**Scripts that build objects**
* begin *

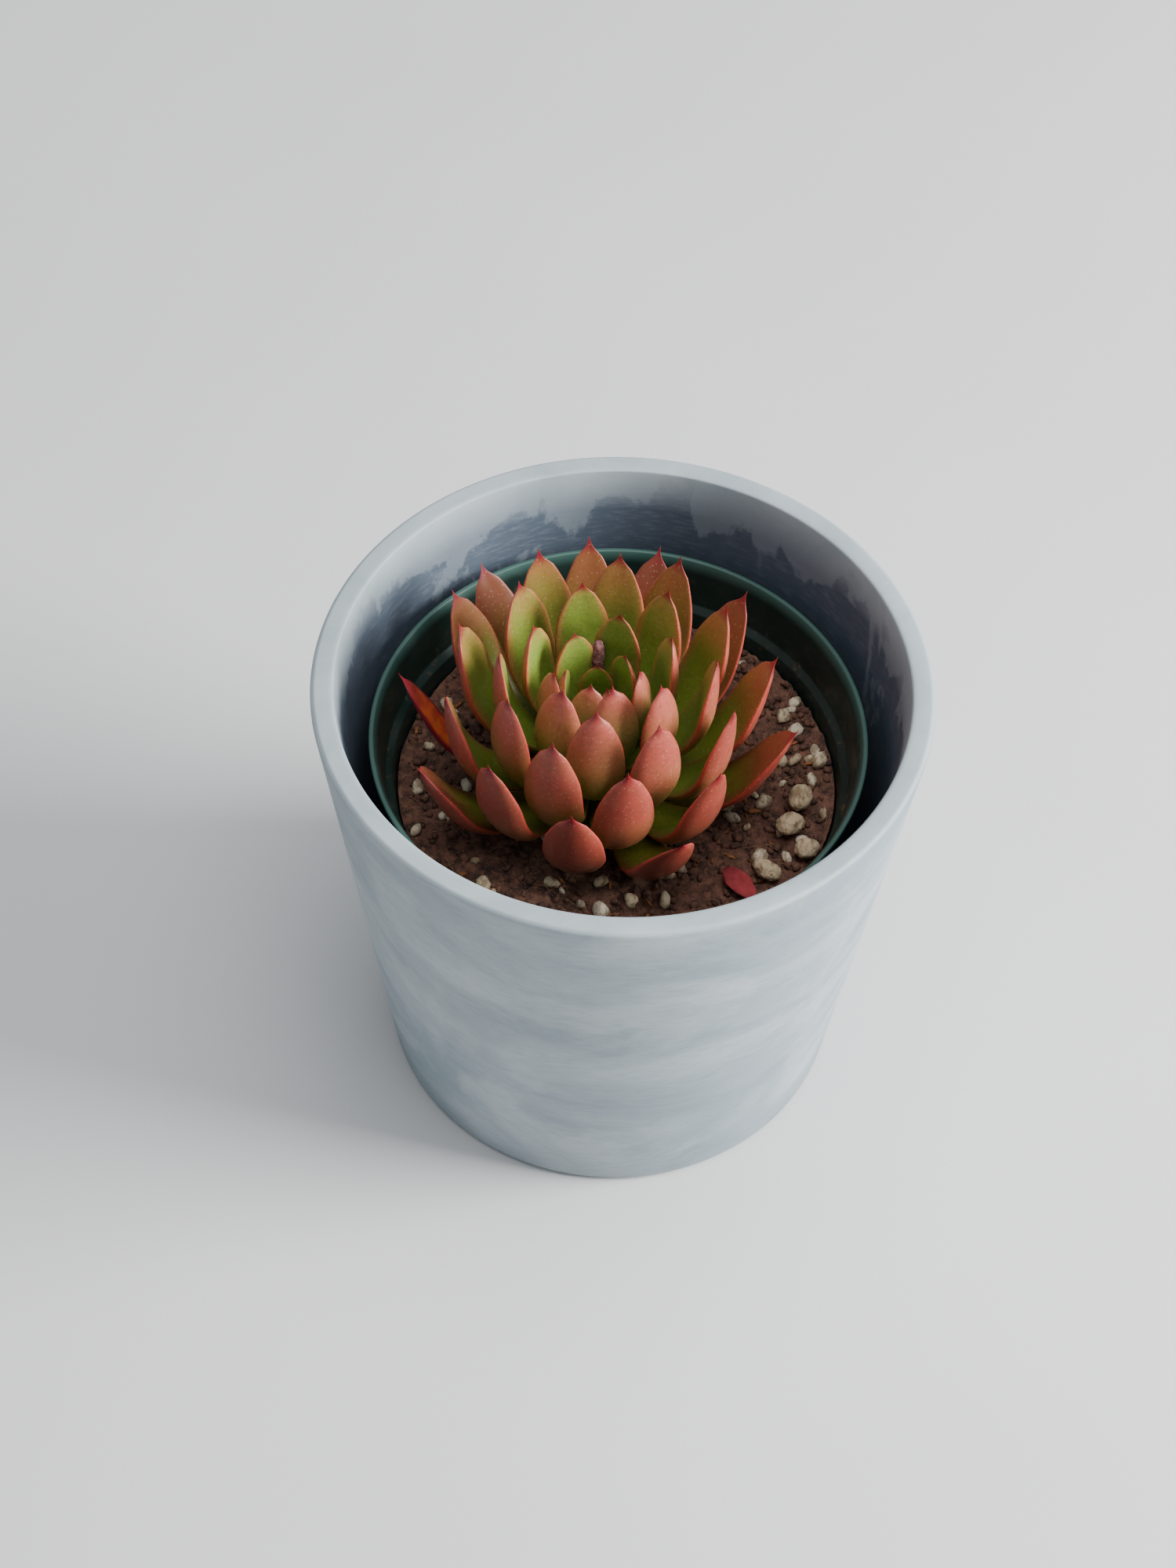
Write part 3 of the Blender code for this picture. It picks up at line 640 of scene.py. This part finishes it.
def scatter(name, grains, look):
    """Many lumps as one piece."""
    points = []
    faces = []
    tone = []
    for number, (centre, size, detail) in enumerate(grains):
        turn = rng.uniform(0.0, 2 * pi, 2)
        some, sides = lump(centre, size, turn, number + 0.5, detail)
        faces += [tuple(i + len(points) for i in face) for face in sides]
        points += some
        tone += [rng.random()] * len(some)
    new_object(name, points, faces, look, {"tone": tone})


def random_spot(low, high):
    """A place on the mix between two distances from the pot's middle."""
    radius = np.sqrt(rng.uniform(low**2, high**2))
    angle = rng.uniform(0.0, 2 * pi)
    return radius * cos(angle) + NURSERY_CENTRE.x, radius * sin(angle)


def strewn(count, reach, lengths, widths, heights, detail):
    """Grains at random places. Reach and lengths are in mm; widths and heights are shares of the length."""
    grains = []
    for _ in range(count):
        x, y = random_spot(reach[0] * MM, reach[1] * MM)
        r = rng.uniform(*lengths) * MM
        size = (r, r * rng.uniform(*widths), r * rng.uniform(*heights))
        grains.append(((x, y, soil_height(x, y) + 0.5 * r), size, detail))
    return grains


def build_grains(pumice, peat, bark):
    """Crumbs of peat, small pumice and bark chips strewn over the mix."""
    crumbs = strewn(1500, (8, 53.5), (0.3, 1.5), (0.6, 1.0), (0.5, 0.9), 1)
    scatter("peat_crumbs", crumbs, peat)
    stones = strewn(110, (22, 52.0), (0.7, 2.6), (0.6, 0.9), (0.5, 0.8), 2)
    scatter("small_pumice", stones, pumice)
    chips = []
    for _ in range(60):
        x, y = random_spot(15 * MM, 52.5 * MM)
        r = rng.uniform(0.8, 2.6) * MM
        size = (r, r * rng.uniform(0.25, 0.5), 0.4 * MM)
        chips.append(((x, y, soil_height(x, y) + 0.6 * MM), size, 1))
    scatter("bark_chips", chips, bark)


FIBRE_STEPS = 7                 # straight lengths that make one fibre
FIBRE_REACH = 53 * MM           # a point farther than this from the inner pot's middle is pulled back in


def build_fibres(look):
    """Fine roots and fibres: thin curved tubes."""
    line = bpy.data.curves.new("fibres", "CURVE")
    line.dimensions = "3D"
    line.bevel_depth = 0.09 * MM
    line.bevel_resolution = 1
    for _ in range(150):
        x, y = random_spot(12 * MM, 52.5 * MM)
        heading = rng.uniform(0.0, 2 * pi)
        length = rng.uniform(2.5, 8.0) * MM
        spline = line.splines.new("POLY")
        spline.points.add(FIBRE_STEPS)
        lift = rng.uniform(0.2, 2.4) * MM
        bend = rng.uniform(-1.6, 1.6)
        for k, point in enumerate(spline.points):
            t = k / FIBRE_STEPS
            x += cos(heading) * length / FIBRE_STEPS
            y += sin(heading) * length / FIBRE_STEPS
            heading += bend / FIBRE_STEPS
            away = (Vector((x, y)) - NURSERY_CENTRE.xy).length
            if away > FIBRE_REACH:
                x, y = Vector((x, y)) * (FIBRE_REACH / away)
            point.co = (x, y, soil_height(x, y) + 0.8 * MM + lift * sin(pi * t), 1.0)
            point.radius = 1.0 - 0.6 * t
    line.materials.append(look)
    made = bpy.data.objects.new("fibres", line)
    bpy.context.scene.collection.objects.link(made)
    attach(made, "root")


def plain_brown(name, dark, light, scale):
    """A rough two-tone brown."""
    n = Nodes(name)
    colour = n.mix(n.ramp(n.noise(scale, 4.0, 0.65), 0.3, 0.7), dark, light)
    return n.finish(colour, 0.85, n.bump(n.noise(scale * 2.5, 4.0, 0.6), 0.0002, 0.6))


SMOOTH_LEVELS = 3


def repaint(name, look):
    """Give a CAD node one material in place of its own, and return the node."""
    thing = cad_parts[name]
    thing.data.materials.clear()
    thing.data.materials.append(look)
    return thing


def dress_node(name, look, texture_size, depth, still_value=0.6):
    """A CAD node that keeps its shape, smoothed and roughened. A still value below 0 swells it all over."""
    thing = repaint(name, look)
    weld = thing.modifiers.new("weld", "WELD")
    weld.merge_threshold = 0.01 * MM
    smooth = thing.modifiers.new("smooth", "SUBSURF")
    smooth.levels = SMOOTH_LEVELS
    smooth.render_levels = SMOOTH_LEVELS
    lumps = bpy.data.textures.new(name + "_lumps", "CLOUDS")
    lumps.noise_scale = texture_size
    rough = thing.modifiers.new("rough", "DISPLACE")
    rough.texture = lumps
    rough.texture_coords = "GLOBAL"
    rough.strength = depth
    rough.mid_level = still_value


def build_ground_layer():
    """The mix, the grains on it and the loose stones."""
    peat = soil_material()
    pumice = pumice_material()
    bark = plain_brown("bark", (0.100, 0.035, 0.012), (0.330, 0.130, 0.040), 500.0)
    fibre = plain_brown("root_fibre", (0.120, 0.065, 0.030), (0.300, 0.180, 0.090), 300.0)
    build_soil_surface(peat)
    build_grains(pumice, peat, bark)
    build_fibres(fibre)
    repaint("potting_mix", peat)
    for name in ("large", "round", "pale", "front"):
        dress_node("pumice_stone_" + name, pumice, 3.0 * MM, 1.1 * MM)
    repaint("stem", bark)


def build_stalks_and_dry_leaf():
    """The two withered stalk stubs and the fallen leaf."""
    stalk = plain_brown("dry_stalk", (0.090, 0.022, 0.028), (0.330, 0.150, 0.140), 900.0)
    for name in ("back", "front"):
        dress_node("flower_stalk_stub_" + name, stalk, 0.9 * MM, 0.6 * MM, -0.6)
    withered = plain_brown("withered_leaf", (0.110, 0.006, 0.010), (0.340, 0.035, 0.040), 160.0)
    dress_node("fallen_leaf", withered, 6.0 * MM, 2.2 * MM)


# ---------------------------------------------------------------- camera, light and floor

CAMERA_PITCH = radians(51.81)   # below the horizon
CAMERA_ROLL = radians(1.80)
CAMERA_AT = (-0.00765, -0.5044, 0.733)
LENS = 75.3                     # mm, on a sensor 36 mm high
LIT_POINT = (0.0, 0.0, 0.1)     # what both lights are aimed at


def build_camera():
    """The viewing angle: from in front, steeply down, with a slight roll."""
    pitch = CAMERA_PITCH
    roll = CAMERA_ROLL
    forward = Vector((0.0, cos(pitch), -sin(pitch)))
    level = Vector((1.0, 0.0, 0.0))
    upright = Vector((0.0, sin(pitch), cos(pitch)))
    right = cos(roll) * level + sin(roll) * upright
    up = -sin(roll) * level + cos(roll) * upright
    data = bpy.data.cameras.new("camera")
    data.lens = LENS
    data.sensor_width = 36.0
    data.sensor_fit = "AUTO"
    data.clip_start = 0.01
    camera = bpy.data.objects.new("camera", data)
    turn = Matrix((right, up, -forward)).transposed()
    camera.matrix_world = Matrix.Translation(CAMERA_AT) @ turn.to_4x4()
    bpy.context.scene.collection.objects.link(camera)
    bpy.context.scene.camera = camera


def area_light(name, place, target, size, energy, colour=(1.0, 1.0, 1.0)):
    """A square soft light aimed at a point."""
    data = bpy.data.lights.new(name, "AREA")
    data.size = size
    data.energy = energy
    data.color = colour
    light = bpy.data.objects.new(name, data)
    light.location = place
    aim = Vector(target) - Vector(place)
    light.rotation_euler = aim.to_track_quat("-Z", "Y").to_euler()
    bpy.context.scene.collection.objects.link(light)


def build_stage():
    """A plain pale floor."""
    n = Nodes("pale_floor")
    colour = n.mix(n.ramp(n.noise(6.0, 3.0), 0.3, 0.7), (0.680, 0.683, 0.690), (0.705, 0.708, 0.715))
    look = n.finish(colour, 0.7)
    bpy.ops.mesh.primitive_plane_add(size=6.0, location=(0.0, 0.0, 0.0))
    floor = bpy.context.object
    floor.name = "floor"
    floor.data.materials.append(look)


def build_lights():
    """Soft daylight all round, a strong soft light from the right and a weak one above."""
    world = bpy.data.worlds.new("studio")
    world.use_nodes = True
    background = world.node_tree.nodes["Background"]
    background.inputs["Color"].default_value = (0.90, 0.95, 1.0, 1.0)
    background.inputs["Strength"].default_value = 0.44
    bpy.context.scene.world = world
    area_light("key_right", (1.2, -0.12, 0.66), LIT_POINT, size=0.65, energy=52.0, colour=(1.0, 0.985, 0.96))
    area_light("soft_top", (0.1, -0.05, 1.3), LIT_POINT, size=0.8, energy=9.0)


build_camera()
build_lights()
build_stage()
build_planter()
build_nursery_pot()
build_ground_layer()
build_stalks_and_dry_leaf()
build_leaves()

* end *
* begin *

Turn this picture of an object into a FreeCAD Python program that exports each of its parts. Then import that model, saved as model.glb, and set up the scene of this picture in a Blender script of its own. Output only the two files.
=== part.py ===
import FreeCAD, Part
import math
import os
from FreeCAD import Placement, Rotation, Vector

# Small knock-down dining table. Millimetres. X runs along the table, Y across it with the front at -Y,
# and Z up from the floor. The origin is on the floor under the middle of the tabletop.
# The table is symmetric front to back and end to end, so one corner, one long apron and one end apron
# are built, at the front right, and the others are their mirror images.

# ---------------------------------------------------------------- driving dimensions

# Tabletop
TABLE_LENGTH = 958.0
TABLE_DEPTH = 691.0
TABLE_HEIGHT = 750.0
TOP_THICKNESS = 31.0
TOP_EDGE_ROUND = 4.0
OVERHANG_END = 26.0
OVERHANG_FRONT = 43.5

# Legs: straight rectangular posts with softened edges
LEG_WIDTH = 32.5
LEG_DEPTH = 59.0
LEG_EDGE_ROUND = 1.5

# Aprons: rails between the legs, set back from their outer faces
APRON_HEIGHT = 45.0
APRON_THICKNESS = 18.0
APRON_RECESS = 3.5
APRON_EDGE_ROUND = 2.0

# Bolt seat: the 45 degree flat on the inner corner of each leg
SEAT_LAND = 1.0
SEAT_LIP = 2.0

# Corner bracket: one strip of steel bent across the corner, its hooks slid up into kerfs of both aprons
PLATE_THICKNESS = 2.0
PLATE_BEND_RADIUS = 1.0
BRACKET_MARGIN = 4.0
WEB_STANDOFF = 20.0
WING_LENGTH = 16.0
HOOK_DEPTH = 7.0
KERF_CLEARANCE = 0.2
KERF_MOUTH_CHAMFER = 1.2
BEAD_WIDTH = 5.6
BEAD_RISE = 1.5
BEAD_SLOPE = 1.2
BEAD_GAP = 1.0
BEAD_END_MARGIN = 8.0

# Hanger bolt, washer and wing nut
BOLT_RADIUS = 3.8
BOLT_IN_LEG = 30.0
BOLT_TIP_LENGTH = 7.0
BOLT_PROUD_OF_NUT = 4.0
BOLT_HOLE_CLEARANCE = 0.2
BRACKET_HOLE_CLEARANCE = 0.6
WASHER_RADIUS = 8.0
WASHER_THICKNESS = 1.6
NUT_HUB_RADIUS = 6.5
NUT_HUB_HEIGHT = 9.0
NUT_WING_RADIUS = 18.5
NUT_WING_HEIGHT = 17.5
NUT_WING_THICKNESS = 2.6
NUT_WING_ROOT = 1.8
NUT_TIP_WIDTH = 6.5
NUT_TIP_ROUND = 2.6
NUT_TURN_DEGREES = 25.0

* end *
* begin *

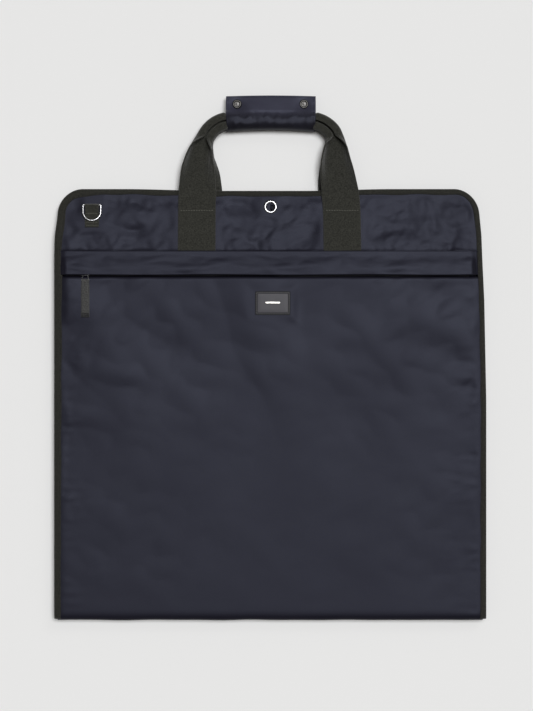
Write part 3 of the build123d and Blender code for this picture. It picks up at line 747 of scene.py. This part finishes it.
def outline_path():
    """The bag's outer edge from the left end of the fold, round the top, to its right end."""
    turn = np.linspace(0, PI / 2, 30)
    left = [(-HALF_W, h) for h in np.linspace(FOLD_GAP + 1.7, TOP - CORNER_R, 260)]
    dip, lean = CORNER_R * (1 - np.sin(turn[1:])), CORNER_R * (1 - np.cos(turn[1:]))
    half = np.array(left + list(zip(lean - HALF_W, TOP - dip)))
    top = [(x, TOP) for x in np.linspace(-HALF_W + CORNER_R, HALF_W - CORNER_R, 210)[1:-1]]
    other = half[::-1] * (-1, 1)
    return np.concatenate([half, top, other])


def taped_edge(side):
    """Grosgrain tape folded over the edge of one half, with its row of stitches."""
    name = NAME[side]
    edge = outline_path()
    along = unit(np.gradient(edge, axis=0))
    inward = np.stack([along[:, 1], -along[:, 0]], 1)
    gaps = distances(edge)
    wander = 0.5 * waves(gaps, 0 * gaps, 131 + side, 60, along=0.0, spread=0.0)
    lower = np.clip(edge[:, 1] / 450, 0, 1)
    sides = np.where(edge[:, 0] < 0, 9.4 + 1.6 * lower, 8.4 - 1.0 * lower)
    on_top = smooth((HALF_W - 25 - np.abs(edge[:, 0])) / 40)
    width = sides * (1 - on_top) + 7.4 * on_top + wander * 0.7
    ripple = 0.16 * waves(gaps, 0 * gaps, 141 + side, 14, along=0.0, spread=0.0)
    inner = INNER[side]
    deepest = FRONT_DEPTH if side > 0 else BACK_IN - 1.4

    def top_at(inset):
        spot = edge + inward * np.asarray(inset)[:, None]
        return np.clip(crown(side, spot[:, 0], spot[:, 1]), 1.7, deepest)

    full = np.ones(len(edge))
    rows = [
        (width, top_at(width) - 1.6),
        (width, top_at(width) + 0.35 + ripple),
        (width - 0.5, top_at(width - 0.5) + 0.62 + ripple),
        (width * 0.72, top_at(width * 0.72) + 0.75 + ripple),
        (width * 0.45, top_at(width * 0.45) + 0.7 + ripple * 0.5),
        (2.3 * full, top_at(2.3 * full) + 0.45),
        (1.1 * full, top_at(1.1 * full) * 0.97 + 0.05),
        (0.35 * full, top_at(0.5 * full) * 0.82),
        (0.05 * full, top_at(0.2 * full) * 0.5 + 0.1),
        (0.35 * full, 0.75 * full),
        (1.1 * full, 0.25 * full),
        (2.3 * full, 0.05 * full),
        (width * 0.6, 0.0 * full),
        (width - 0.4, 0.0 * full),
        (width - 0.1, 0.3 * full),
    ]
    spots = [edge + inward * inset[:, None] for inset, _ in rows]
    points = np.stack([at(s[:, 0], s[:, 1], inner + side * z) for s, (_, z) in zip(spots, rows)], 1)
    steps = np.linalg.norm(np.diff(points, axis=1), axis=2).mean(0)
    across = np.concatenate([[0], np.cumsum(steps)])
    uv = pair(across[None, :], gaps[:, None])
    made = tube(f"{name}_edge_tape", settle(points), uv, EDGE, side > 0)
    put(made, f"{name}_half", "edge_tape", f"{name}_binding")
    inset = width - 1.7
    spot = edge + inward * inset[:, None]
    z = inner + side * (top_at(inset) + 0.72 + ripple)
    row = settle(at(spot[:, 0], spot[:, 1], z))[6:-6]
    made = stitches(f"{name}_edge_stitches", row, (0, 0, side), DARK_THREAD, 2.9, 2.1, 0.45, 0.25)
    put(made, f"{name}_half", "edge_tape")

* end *

**PROBLEM TO WORK ON**
Beginning with the line that contains "Write part 3 of the Blender" and ending with the line that contains "return grains", repeat exactly those lines and no others.

**TASK SOLUTION**
Write part 3 of the Blender code for this picture. It picks up at line 640 of scene.py. This part finishes it.
def scatter(name, grains, look):
    """Many lumps as one piece."""
    points = []
    faces = []
    tone = []
    for number, (centre, size, detail) in enumerate(grains):
        turn = rng.uniform(0.0, 2 * pi, 2)
        some, sides = lump(centre, size, turn, number + 0.5, detail)
        faces += [tuple(i + len(points) for i in face) for face in sides]
        points += some
        tone += [rng.random()] * len(some)
    new_object(name, points, faces, look, {"tone": tone})


def random_spot(low, high):
    """A place on the mix between two distances from the pot's middle."""
    radius = np.sqrt(rng.uniform(low**2, high**2))
    angle = rng.uniform(0.0, 2 * pi)
    return radius * cos(angle) + NURSERY_CENTRE.x, radius * sin(angle)


def strewn(count, reach, lengths, widths, heights, detail):
    """Grains at random places. Reach and lengths are in mm; widths and heights are shares of the length."""
    grains = []
    for _ in range(count):
        x, y = random_spot(reach[0] * MM, reach[1] * MM)
        r = rng.uniform(*lengths) * MM
        size = (r, r * rng.uniform(*widths), r * rng.uniform(*heights))
        grains.append(((x, y, soil_height(x, y) + 0.5 * r), size, detail))
    return grains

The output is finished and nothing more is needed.